In Cruz’s case, it’s Biden’s exercise of a waiver authority, which Congress passed into law, that lets the White House get out of imposing sanctions on a new natural gas pipeline to Germany that will economically benefit Russia. Outgoing German Chancellor Angela Merkel appears to have convinced Biden to let the nearly finished pipeline be completed.
Meanwhile, Hawley has vowed not to lift his holds on nominees until Biden’s Defense secretary, secretary of State and national security adviser all resign — a very unlikely scenario — because the Missouri senator disagrees with their handling of the U.S. military withdrawal from Afghanistan.
“What is happening now is inhibiting the ability of the United States of America to do its work. I appreciate that Republicans in the Senate want to try and undermine this administration. They don’t like the outcome of the past election, but it’s over,” said Sen. Jeanne Shaheen, D-N.H., the only female member on the Foreign Relations Committee. “China is making a pitch that authoritarianism is the best alternative because democracy doesn’t work because they’re looking at our Congress and saying ‘democracy doesn’t work because people aren’t willing to work together.’”
Presidential dreams
In addition to objecting to unanimous consent votes on the floor, Cruz has taken advantage of a long-standing committee member privilege to systematically slow down committee votes on the vast majority of nominees. Cruz has maintained he won’t cease the practice until Biden imposes sanctions on the German-Russian Nord Stream 2 natural gas pipeline.
Requests for comment to Cruz’s office were not returned.

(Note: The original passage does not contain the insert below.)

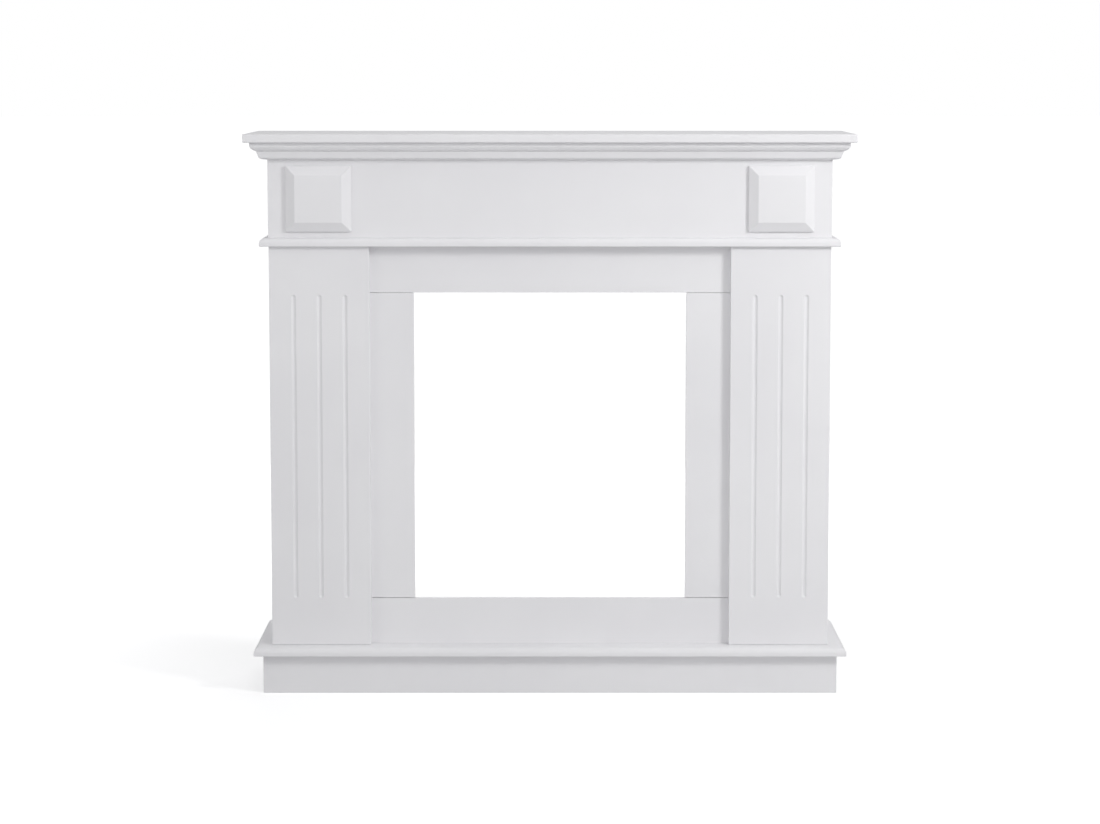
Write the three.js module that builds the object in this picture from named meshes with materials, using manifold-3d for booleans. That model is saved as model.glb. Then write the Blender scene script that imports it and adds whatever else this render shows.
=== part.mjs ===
import * as THREE from "three";
import { mergeVertices } from "three/addons/utils/BufferGeometryUtils.js";
import Module from "manifold-3d";

// A freestanding fireplace surround built from white painted fibreboard, in millimetres.
// +Z is up and the front faces -Y. The origin is on the floor, under the middle of the shelf.

// Overall sizes, which are also the shelf's
const overallWidth = 1080;
const overallDepth = 280;
const overallHeight = 1000;

// Boards and the hairlines between them
const boardThickness = 15;
const frameBoardThickness = 10;
const jointGap = 0.3;
const frameJointGap = 0.8;

// How far each part of the top stands in from the one above it, at the front and at both ends
const crownUpperSetback = 11;
const crownLowerSetback = 11;
const friezeSetback = 18;
const friezeHeight = 138;
const ledgeOverhang = 15;

// Columns
const columnWidth = 178;
const columnProud = 5; // face of the column in front of the frieze
const columnEndSetback = 1.25; // side of the column behind the end of the frieze
const grooveCount = 3;
const grooveSpacing = 45.5;
const grooveWidth = 8;
const grooveDepth = 2.6;
const grooveEndMargin = 86;

// Raised blocks over the columns
const blockSize = 116;
const blockFaceSize = 83;
const blockThickness = 15;
const blockEdgeThickness = 5;

// Inner frame round the fire
const openingWidth = 485;
const frameRailHeight = 82.5;
const frameTuck = 15; // width of the frame hidden behind each column face

// Hearth board and plinth
const hearthFrontOverhang = 31;
const hearthEndOverhang = 31;
const plinthHeight = 69;
const plinthSetback = 16;

// Edges of the boards. The upper crown board is upright above and bows in below. The lower one tapers
// a little and then turns under. Ledge and hearth board are rounded over on their upper edge.
const crownSlopeWidth = 10.5;
const crownSlopeHeight = 8.5;
const crownSlopeBulge = 2.2;
const crownTaper = 3.5;
const crownUnderWidth = 9;
const crownUnderHeight = 5;
const ledgeRadius = 9;
const hearthRadius = 10;
const shelfEase = 2;
const smallEase = 1;

// How finely curves are faceted, and how near two corners are that count as one
const arcSteps = 6;
const grooveEndSteps = 4;
const grooveRoundSteps = 16;
const weldDistance = 1e-4;

// Planes worked out from the sizes above
const backY = overallDepth / 2;
const shelfFrontY = -overallDepth / 2;
const crownUpperFrontY = shelfFrontY + crownUpperSetback;
const crownLowerFrontY = crownUpperFrontY + crownLowerSetback;
const friezeFrontY = crownLowerFrontY + friezeSetback;
const ledgeFrontY = friezeFrontY - ledgeOverhang;
const columnFrontY = friezeFrontY - columnProud;
const frameFrontY = columnFrontY + boardThickness + jointGap;
const hearthFrontY = columnFrontY - hearthFrontOverhang;
const plinthFrontY = hearthFrontY + plinthSetback;

const shelfHalfWidth = overallWidth / 2;
const crownUpperHalfWidth = shelfHalfWidth - crownUpperSetback;
const crownLowerHalfWidth = crownUpperHalfWidth - crownLowerSetback;
const friezeHalfWidth = crownLowerHalfWidth - friezeSetback;
const ledgeHalfWidth = friezeHalfWidth + ledgeOverhang;
const columnOuterX = friezeHalfWidth - columnEndSetback;
const columnInnerX = columnOuterX - columnWidth;
const columnCentreX = (columnOuterX + columnInnerX) / 2;
const hearthHalfWidth = columnOuterX + hearthEndOverhang;
const plinthHalfWidth = hearthHalfWidth - plinthSetback;

const hearthBottomZ = plinthHeight + jointGap;
const columnBottomZ = hearthBottomZ + boardThickness + jointGap;
const shelfBottomZ = overallHeight - boardThickness;
const crownUpperBottomZ = shelfBottomZ - jointGap - boardThickness;
const crownLowerBottomZ = crownUpperBottomZ - jointGap - boardThickness;
const friezeTopZ = crownLowerBottomZ - jointGap;
const friezeBottomZ = friezeTopZ - friezeHeight;
const ledgeBottomZ = friezeBottomZ - jointGap - boardThickness;
const columnTopZ = ledgeBottomZ - jointGap;
const columnHeight = columnTopZ - columnBottomZ;

const wasm = await Module();
wasm.setup();

const surround = new THREE.Group();

// Every board gets its own coat of the same satin white
function whitePaint() {
  return new THREE.MeshStandardMaterial({ color: 0xf1f1f2, roughness: 0.45, metalness: 0 });
}

function addPiece(name, geometry, x = 0, y = 0, z = 0) {
  const mesh = new THREE.Mesh(geometry, whitePaint());
  mesh.name = name;
  mesh.position.set(x, y, z);
  surround.add(mesh);
  return mesh;
}

// A closed geometry becomes a solid that can be joined or cut
function toSolid(geometry) {
  const bare = geometry.clone();
  bare.deleteAttribute("normal");
  bare.deleteAttribute("uv");
  const merged = mergeVertices(bare, weldDistance);
  const triangles = new Uint32Array(merged.index.array);
  const vertices = new Float32Array(merged.attributes.position.array);
  return new wasm.Manifold(new wasm.Mesh({ numProp: 3, vertProperties: vertices, triVerts: triangles }));
}

function toGeometry(solid) {
  const mesh = solid.getMesh();
  const geometry = new THREE.BufferGeometry();
  geometry.setAttribute("position", new THREE.BufferAttribute(mesh.vertProperties, 3));
  geometry.setIndex(new THREE.BufferAttribute(mesh.triVerts, 1));
  geometry.computeVertexNormals();
  return geometry;
}

// A plain board between two corners
function addBoard(name, low, high) {
  const size = high.map((value, axis) => value - low[axis]);
  const middle = high.map((value, axis) => (value + low[axis]) / 2);
  addPiece(name, new THREE.BoxGeometry(...size), ...middle);
}

// An edge with a quarter round below and one above. An edge is a path from the board's underside to
// its top, in distance in from the edge and height above the underside.
function roundedEdge(lowerRadius, upperRadius) {
  const path = new THREE.Path();
  path.absarc(lowerRadius, lowerRadius, lowerRadius, -Math.PI / 2, -Math.PI, true);
  path.absarc(upperRadius, boardThickness - upperRadius, upperRadius, Math.PI, Math.PI / 2, true);
  return path;
}

function slopedEdge() {
  const path = new THREE.Path();
  path.moveTo(crownSlopeWidth, 0);
  const middle = [crownSlopeWidth / 2 - crownSlopeBulge, crownSlopeHeight / 2 - crownSlopeBulge];
  path.quadraticCurveTo(...middle, 0, crownSlopeHeight);
  path.lineTo(0, boardThickness);
  return path;
}

function taperedEdge() {
  const path = new THREE.Path();
  const inset = crownTaper + crownUnderWidth;
  path.absellipse(inset, crownUnderHeight, crownUnderWidth, crownUnderHeight, -Math.PI / 2, -Math.PI, true);
  path.lineTo(0, boardThickness);
  return path;
}

// A horizontal board whose moulded edge runs along the front and returns round both ends. The edge is
// swept along the width and along the depth, and what the two sweeps share is the mitred board.
function addMouldedBoard(name, halfWidth, frontY, bottomZ, edge) {
  const depth = backY - frontY;
  const points = edge.getPoints(arcSteps);

  const rear = [new THREE.Vector2(depth, boardThickness), new THREE.Vector2(depth, 0)];
  const sideOutline = new THREE.Shape([...points, ...rear]);
  const alongWidth = new THREE.ExtrudeGeometry(sideOutline, { depth: 2 * halfWidth, bevelEnabled: false });
  alongWidth.rotateX(Math.PI / 2);
  alongWidth.rotateZ(Math.PI / 2);
  alongWidth.translate(-halfWidth, frontY, 0);

  const rightEnd = points.map((point) => new THREE.Vector2(halfWidth - point.x, point.y));
  const leftEnd = points.map((point) => new THREE.Vector2(point.x - halfWidth, point.y)).reverse();
  const frontOutline = new THREE.Shape([...rightEnd, ...leftEnd]);
  const alongDepth = new THREE.ExtrudeGeometry(frontOutline, { depth, bevelEnabled: false });
  alongDepth.rotateX(Math.PI / 2);
  alongDepth.translate(0, backY, 0);

  const board = toSolid(alongWidth).intersect(toSolid(alongDepth));
  addPiece(name, toGeometry(board), 0, 0, bottomZ);
}

// Shelf and crown
const easedEdge = roundedEdge(shelfEase, shelfEase);
addMouldedBoard("mantel_shelf", shelfHalfWidth, shelfFrontY, shelfBottomZ, easedEdge);
addMouldedBoard("crown_upper", crownUpperHalfWidth, crownUpperFrontY, crownUpperBottomZ, slopedEdge());
addMouldedBoard("crown_lower", crownLowerHalfWidth, crownLowerFrontY, crownLowerBottomZ, taperedEdge());

// Ledge and hearth board
const ledgeEdge = roundedEdge(smallEase, ledgeRadius);
const hearthEdge = roundedEdge(smallEase, hearthRadius);
addMouldedBoard("ledge", ledgeHalfWidth, ledgeFrontY, ledgeBottomZ, ledgeEdge);
addMouldedBoard("hearth_slab", hearthHalfWidth, hearthFrontY, hearthBottomZ, hearthEdge);

// An open-backed box of three boards: a front that covers the edges of two ends
function addThreeBoardBox(name, halfWidth, frontY, bottomZ, topZ) {
  const endFrontY = frontY + boardThickness + jointGap;
  const innerX = halfWidth - boardThickness;
  addBoard(`${name}_front`, [-halfWidth, frontY, bottomZ], [halfWidth, frontY + boardThickness, topZ]);
  addBoard(`${name}_side_left`, [-halfWidth, endFrontY, bottomZ], [-innerX, backY, topZ]);
  addBoard(`${name}_side_right`, [innerX, endFrontY, bottomZ], [halfWidth, backY, topZ]);
}

addThreeBoardBox("frieze", friezeHalfWidth, friezeFrontY, friezeBottomZ, friezeTopZ);
addThreeBoardBox("plinth", plinthHalfWidth, plinthFrontY, 0, plinthHeight);

// A square block that rises from a short upright edge by a bevel to its flat face. A turned outline
// with four sides is a square one, whose corners lie at the root of two times the half width.
function blockGeometry() {
  const cornerOf = (size) => (size / 2) * Math.SQRT2;
  const outline = [
    new THREE.Vector2(0, 0),
    new THREE.Vector2(cornerOf(blockSize), 0),
    new THREE.Vector2(cornerOf(blockSize), blockEdgeThickness),
    new THREE.Vector2(cornerOf(blockFaceSize), blockThickness),
    new THREE.Vector2(0, blockThickness),
  ];
  const squareSides = 4;
  const block = new THREE.LatheGeometry(outline, squareSides);
  block.rotateY(Math.PI / 4);
  block.rotateX(Math.PI);
  return toGeometry(toSolid(block));
}

// A front board of a column with its round-ended grooves. Each groove is a capsule sunk into the face,
// whose radius follows from the groove's width and depth.
function columnFrontGeometry() {
  const grooveRadius = (grooveWidth ** 2 / 4 + grooveDepth ** 2) / (2 * grooveDepth);
  const straightLength = columnHeight - 2 * grooveEndMargin - grooveWidth;
  let board = toSolid(new THREE.BoxGeometry(columnWidth, boardThickness, columnHeight));
  for (let index = 0; index < grooveCount; index += 1) {
    const cutter = new THREE.CapsuleGeometry(grooveRadius, straightLength, grooveEndSteps, grooveRoundSteps);
    cutter.rotateX(Math.PI / 2);
    const x = (index - (grooveCount - 1) / 2) * grooveSpacing;
    cutter.translate(x, -boardThickness / 2 - grooveRadius + grooveDepth, 0);
    board = board.subtract(toSolid(cutter));
  }
  return toGeometry(board);
}

// Everything that stands once on the left and once on the right. Distances across are from the middle.
const frameBackY = frameFrontY + frameBoardThickness;
const frameHalfWidth = columnInnerX + frameTuck;
const bottomRailTopZ = columnBottomZ + frameRailHeight;
const topRailBottomZ = columnTopZ - frameRailHeight;
const columnHeights = [columnBottomZ, columnTopZ];
const stileInnerX = openingWidth / 2;
const stileHeights = [bottomRailTopZ + frameJointGap, topRailBottomZ - frameJointGap];

function addSideBoard(name, side, acrossFrom, acrossTo, frontY, rearY, heights) {
  const [lowX, highX] = side === "left" ? [-acrossTo, -acrossFrom] : [acrossFrom, acrossTo];
  addBoard(`${name}_${side}`, [lowX, frontY, heights[0]], [highX, rearY, heights[1]]);
}

for (const side of ["left", "right"]) {
  const centreX = side === "left" ? -columnCentreX : columnCentreX;
  const frontMiddleY = columnFrontY + boardThickness / 2;
  const columnMiddleZ = (columnBottomZ + columnTopZ) / 2;
  addPiece(`pilaster_front_${side}`, columnFrontGeometry(), centreX, frontMiddleY, columnMiddleZ);

  const blockBackY = friezeFrontY - jointGap;
  addPiece(`block_${side}`, blockGeometry(), centreX, blockBackY, (friezeBottomZ + friezeTopZ) / 2);

  const outerFrom = columnOuterX - boardThickness;
  const innerTo = columnInnerX + boardThickness;
  const innerFrontY = frameBackY + jointGap;
  addSideBoard("pilaster_outer_side", side, outerFrom, columnOuterX, frameFrontY, backY, columnHeights);
  addSideBoard("pilaster_inner_side", side, columnInnerX, innerTo, innerFrontY, backY, columnHeights);
  addSideBoard("frame_stile", side, stileInnerX, frameHalfWidth, frameFrontY, frameBackY, stileHeights);
}

// Rails of the inner frame, under and over the opening
function addRail(name, bottomZ, topZ) {
  addBoard(name, [-frameHalfWidth, frameFrontY, bottomZ], [frameHalfWidth, frameBackY, topZ]);
}

addRail("frame_bottom_rail", columnBottomZ, bottomRailTopZ);
addRail("frame_top_rail", topRailBottomZ, columnTopZ);

export default surround;
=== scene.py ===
import math

import bmesh
import bpy
import numpy as np
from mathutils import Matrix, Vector


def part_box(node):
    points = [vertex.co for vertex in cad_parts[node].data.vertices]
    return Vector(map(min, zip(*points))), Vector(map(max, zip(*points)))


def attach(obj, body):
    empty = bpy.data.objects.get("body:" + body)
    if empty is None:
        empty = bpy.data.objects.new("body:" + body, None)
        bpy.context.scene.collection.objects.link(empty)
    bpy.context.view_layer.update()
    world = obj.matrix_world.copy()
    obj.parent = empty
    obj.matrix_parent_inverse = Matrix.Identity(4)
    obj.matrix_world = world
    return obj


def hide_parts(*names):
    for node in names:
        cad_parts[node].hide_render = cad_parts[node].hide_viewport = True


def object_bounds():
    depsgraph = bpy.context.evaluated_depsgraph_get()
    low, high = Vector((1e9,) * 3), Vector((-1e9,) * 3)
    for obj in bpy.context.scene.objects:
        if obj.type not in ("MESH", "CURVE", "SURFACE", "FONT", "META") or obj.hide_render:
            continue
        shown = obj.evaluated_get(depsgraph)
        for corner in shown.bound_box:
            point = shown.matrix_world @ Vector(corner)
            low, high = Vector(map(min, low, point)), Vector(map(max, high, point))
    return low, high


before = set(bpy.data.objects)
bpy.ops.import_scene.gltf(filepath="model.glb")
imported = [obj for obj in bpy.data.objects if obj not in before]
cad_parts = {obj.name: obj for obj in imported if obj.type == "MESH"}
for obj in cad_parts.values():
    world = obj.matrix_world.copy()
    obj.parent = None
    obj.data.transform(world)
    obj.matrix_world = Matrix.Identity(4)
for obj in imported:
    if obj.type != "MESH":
        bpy.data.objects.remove(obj)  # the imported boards, in metres, front towards -Y
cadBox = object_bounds()
mm = 0.001
print("boards loaded:", len(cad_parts))

# PAINT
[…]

By tradition, any committee member can “hold over” any formally noticed agenda item until the next business meeting of the panel. The practice is intended to give members additional time to try to get greater clarity on an issue or have their concerns with it addressed.
However, Cruz’s blanket exercise of the privilege to slow-walk nominees has crossed the line, Democratic committee members argue, many of whom used November’s business meeting to argue their case for why he should lift his holds.
“What I’ve seen in this committee and others is an effort to switch ‘advise and consent’ to not voting ‘no’ but just delaying action in an inappropriate way,” Kaine said. “And why delay action [rather] than vote ‘no’? Because you can avoid accountability for it. A ‘yes’ or ‘no’ vote you’ve got to explain.”
Cruz did not respond to the Democratic senators’ criticisms at the meeting.
While such a state of affairs is less and less of a surprise when it comes to Senate Foreign Relations proceedings, it didn’t happen overnight.
The panel used to be one of the most powerful committees in Congress, according to Linda Fowler, a government professor at Dartmouth College who focuses on Senate oversight of foreign policy. “It was the most prestigious. It was the most sought-after. You really had to prove your legislative chops before you could get on it. Now, particularly on the Republican side, nobody wants to be on it.”
Committee prestige is measured, Fowler said, by how hard it is to get on a committee and how frequently lawmakers want to get off it.
“There still is some notion that if you want to be president, you should have spent some time on the committee. It attracts people, but they are using it as a ticket,” Fowler said. “Ted Cruz is sort of symptomatic of the problem, that it is now one of the most polarized committees in Congress.”